First, it’s time to think about business continuity, in terms of your team. While we all hope none of our teammates are infected with COVID-19, the reality is that a lot of people will be. You should expect some team members to be unavailable for periods. One immediate thing to consider is where the single points of failure are on your team. Do you share the credentials people need, either with a password manager like 1Password or Lastpass, or through some other mechanism? Do people have accounts and permissions to access the things they need to? Do they know how to reach the vendors you all depend on? Do people know how to restore backups?
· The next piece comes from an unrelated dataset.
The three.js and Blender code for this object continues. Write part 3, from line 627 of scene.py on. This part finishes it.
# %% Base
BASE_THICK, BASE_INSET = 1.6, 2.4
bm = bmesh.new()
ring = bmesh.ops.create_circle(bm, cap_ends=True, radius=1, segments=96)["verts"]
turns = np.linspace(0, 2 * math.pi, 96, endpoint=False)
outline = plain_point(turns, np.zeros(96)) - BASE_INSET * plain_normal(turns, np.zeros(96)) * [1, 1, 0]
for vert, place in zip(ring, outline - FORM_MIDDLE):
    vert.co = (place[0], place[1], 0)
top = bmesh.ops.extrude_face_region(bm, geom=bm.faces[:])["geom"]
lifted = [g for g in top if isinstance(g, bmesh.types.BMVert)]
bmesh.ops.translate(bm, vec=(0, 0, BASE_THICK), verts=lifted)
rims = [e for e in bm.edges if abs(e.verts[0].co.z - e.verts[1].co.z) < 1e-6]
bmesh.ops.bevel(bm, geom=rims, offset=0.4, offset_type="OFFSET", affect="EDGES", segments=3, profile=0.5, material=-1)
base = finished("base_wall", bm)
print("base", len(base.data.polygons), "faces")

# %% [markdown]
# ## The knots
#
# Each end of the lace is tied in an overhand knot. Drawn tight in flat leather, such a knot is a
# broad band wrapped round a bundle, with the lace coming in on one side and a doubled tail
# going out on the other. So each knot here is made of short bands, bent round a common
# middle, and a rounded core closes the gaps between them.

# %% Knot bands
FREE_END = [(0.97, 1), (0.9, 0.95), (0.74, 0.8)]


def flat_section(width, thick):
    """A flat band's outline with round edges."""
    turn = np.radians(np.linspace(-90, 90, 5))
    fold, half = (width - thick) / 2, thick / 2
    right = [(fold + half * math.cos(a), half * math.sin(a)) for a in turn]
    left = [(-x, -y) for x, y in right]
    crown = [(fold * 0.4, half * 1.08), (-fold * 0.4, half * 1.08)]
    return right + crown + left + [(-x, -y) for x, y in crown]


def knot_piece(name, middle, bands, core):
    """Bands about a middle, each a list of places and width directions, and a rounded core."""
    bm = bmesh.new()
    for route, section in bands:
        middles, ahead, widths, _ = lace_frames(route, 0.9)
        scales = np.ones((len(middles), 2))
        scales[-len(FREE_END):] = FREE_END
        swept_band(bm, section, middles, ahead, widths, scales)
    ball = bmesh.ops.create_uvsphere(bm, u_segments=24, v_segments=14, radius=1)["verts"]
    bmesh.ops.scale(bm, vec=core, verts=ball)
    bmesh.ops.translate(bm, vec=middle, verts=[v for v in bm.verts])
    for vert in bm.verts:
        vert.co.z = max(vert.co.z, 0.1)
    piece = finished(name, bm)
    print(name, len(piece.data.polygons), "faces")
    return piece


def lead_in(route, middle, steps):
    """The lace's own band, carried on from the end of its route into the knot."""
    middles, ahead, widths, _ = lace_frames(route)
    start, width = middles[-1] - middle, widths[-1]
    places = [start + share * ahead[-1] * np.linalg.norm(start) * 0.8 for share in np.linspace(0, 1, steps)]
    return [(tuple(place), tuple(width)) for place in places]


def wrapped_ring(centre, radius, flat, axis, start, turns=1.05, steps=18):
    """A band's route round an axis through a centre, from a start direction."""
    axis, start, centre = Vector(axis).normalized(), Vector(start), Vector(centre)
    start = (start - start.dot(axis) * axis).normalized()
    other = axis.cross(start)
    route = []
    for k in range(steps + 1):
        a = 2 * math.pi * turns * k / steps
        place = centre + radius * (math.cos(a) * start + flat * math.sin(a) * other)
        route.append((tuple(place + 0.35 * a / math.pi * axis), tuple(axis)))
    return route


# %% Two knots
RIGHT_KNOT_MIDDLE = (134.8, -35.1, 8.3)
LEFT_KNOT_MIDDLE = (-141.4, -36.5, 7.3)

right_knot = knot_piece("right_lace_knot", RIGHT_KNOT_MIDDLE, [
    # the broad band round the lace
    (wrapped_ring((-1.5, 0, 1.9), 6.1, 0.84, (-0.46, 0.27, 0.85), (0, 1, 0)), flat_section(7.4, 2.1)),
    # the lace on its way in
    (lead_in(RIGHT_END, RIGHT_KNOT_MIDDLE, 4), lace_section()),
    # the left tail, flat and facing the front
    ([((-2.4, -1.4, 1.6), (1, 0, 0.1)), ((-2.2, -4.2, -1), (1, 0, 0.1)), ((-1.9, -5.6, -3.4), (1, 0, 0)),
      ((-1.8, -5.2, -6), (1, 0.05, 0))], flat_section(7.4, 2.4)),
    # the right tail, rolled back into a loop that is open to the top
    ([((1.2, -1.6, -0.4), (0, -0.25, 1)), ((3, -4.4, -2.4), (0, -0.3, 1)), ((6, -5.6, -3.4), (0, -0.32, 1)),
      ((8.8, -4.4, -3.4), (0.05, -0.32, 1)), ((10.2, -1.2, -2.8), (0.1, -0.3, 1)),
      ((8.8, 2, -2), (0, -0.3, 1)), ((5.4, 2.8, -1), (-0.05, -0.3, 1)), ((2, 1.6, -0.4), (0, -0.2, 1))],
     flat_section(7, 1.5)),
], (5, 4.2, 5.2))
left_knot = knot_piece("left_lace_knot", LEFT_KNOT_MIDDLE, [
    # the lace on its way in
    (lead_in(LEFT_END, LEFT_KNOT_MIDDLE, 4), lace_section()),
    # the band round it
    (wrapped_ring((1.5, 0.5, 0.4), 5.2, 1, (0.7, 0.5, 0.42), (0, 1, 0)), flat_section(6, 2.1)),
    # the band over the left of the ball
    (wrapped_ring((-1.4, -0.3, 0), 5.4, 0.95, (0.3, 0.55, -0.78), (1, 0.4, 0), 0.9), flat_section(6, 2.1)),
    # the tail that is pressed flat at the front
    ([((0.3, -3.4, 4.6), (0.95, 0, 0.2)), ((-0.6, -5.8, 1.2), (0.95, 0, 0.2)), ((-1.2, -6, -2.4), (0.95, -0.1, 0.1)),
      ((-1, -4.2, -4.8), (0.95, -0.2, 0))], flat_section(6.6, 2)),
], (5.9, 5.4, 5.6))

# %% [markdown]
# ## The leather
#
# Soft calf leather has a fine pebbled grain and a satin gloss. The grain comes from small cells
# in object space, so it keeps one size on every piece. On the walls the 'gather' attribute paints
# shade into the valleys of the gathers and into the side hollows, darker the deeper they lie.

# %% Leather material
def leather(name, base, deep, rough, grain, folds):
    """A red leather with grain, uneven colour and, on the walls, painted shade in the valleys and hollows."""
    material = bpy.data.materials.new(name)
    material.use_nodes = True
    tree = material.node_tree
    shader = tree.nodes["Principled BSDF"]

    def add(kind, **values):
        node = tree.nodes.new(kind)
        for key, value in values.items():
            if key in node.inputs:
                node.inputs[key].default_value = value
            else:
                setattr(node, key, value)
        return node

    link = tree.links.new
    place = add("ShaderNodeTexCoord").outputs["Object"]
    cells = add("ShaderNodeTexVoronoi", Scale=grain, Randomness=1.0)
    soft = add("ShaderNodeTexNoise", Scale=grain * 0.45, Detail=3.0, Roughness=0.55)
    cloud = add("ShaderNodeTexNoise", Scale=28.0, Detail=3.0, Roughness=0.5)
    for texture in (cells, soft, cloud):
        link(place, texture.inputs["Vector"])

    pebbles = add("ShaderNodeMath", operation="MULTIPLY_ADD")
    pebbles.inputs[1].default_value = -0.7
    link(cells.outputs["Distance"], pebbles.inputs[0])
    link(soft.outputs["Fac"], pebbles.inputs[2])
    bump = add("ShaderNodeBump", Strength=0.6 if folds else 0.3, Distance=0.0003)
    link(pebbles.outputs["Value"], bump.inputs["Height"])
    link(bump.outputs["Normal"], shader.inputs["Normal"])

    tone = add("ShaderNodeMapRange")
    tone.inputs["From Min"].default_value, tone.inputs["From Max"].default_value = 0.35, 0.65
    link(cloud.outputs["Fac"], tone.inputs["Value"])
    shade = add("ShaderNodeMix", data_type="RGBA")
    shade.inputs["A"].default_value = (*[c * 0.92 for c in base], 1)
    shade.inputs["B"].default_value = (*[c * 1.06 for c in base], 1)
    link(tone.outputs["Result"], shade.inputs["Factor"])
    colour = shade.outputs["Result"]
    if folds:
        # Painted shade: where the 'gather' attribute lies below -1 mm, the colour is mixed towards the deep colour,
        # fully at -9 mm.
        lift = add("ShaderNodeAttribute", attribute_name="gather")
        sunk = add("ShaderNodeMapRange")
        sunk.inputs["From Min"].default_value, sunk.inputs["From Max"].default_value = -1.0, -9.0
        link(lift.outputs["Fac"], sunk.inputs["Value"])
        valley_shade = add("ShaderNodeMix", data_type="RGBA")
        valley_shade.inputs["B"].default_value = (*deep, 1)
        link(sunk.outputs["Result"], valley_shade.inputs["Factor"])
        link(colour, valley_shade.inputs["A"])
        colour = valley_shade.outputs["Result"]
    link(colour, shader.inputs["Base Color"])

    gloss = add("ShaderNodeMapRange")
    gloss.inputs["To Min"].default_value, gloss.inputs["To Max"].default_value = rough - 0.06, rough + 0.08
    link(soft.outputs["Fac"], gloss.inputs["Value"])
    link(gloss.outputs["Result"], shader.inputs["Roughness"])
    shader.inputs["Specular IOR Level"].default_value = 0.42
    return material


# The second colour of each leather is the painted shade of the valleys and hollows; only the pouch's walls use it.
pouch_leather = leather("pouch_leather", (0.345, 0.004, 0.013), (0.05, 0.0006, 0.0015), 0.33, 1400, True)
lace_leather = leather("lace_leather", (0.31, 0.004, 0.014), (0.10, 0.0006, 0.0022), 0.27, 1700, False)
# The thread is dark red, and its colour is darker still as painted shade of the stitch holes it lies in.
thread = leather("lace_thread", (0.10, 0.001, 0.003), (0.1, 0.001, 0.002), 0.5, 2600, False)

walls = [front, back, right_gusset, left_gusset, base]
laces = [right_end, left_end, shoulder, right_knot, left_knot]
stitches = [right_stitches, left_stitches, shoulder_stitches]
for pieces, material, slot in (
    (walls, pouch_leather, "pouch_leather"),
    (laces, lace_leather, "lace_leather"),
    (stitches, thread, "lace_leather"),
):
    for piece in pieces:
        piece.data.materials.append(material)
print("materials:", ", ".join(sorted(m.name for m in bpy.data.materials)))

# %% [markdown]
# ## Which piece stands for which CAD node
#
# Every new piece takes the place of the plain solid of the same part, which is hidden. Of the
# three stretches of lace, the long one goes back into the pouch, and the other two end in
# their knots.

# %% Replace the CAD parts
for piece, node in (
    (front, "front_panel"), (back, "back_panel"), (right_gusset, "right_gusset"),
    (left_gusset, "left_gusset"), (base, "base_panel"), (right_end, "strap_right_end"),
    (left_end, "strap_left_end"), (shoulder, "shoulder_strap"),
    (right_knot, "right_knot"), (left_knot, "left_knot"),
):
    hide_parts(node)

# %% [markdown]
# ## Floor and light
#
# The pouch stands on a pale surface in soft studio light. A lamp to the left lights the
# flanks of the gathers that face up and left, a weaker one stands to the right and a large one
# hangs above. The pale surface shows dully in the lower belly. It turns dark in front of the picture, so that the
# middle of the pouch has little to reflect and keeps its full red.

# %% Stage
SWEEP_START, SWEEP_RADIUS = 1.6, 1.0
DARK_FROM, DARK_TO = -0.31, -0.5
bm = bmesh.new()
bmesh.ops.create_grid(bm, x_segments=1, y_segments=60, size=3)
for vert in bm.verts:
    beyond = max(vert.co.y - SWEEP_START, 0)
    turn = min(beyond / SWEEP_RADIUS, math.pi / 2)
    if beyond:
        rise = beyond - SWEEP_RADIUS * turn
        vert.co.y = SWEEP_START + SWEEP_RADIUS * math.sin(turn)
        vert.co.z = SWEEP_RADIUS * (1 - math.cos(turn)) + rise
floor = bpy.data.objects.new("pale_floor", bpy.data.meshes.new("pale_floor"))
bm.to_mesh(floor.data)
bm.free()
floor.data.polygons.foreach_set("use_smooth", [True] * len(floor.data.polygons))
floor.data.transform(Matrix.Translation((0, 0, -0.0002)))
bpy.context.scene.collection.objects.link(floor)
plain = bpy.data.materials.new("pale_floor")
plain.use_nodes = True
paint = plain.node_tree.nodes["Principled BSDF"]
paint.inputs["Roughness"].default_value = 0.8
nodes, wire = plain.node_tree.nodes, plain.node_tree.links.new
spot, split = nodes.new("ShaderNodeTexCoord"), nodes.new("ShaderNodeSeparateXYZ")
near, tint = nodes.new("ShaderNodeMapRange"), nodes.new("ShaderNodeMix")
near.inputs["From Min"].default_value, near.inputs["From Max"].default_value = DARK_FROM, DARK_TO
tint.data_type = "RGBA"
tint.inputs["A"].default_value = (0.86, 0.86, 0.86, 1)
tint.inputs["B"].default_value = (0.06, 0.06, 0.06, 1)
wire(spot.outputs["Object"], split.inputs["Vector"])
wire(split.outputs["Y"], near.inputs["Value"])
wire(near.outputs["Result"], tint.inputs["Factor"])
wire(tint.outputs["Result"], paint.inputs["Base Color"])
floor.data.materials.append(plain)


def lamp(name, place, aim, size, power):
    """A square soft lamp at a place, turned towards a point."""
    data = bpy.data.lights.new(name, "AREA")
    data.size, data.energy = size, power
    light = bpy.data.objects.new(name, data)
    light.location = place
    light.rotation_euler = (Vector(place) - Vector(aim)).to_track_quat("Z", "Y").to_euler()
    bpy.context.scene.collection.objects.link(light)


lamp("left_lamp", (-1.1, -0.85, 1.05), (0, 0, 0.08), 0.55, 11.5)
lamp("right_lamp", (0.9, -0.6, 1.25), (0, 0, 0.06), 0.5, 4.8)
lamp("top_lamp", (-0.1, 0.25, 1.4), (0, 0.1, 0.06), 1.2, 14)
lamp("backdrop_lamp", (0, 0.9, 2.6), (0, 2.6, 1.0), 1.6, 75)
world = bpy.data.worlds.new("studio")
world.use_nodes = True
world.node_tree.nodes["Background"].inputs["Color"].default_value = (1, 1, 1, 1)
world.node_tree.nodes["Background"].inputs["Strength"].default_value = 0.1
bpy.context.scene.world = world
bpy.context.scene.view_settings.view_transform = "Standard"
If you’re the only person on your team that knows how to do something, now is the time to write that process/procedure down somewhere visible. It’s time to break down some silos.
It’s also important to consider that people are likely to be dealing with lots of stress. Some are working from home for the first time too. Remember how holiday on-call schedules can be challenging to manage because so many people are on PTO or traveling? The way we make holiday on-call work is by being flexible, and that’s the mode to be in now. An always-on system requires an always flexible team, even under normal circumstances. The best teams I’ve been on always made me feel like people had my back. If I needed someone to cover on-call for me for a bit, they would, and I would cover for them when they needed it. If we saw that a teammate was having a rough week and was sleep-deprived, one of us would tag them out so they could get some rest. That give and take, working together and supporting each other, is critical. If you see someone struggling, don’t wait for them to ask for help.
Community is a basic human need, and many people will be feeling scared and isolated, so finding ways to bring people together is important too. Our team here at FireHydrant got together on Zoom recently and played some quiz games. It was a lot of fun, and it gave us all some much-needed laughter. I’ve also heard of teams and individuals leaving video calls running where people could join and talk in an ad hoc way. I’ve joined some calls like this with friends in the Kubernetes community, and it’s helped me a lot. At my last job, we used a Slack app called Donut that allows people to opt-in for 1:1 chats with coworkers. Anything you can do along these lines is helpful but also gives space to people who aren’t up to participating. We all have different situations and needs.
Last, I want to pass on some advice from someone I admire a lot, Dr. Nicole Forsgren, from GitHub. Nicole tweeted this:
This advice resonates with me a lot, and I know Nicole has the receipts from her research to back it up. Earlier in my career, I worked in a shop that did quarterly releases, and they were brutal to deploy and debug. Added change management will cause changes to slow down and batch up into larger changesets. I can understand the instinct to slow down and add process when there is so much chaos around us, but it’s likely to cause you more instability, not less. Keep doing what’s been working for you.
If you’re on-call right now, I feel for you, and I hope these suggestions help. In this post, I’ve used words like unprecedented, difficult, and challenging to describe our current situation, but honestly, I don’t have words that can even express what I’ve been feeling. This is a situation unlike anything I’ve encountered in my career or lifetime. None of us know what the future will bring, but I do believe that we’re stronger if we stick together. It’s more important now than ever that we do what we can to take care of each other.